Landing page copywriting

What makes a good landing page? Ultimately, it comes down to copy. The landing page content you use can make or break your success.

But how do you go about copywriting for landing pages?

The best place to begin is to choose the right message you want to share. Then break that message into the different written components that you’ll include on your page. We break this down step by step below to help you create the most effective content for landing pages on your site.

Choose the right message

In order to choose the right message, copywriters rely on identifying their target audience’s stage of awareness, identified as:

  • Very Aware: Knows about your company and your offerings
  • Product Aware: Knows solutions exist and they know your product is one of those solutions
  • Solution Aware: Knows solutions to their problem exist
  • Pain Aware: Know they have a problem but aren’t aware of solutions
  • Unaware: Little sense of pain and no idea of solution

The length of your landing page will largely be determined by the reader’s state of awareness. Generally, the less aware the prospect, the more copy you write and vice versa.

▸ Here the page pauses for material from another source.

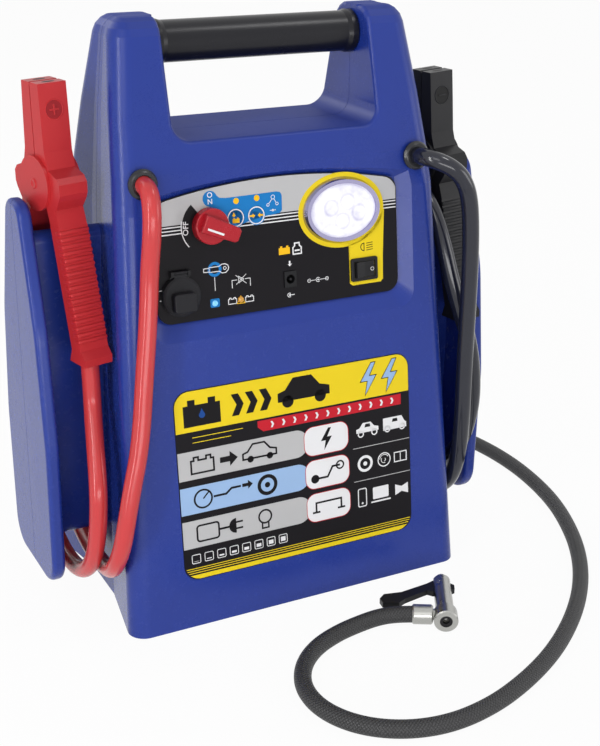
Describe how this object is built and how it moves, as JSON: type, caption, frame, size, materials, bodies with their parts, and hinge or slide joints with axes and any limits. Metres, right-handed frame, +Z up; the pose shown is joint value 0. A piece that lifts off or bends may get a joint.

how much copy to write on your landing page

Consider that people make decisions for emotional reasons, but justify them with logic. You need—every time—to supply them with both.

Therefore, it stands to reason that the readers who know less—and are lower on the “awareness scale” —need more information to make a decision. Just think of it as catching them up to knowing as much as the Product Aware and Most Aware folks.

How will you know what stage your reader is in?

Start by looking at what drove a person to your landing page and which traffic source brought them to you.

Was it a Google ad for a branded keyword phrase? The reader is probably Product Aware or Most Aware. Was it an email for a new subscriber? The reader is probably not Product Aware or Most Aware. Was it a Facebook ad promising a webinar to solve a problem? The reader is probably Problem Aware or in the earliest stage of being Solution Aware.

Make your message evident across the page (in 3 simple steps)

Once you’ve clarified your audience’s stage of awareness and the message that’s most suited to that stage, you can use the following 3 simple steps to content for landing page that enhance their awareness start to finish.

  1. Entice with the headline
  2. Close with the CTA
  3. Sell with the rest

1. Entice with the headline

Your headline is one of the most important elements of your landing page. An engaging headline entices your customer to click through to your landing page, tells them what the page is about, and encourages them to keep reading.

So how do you create a captivating headline?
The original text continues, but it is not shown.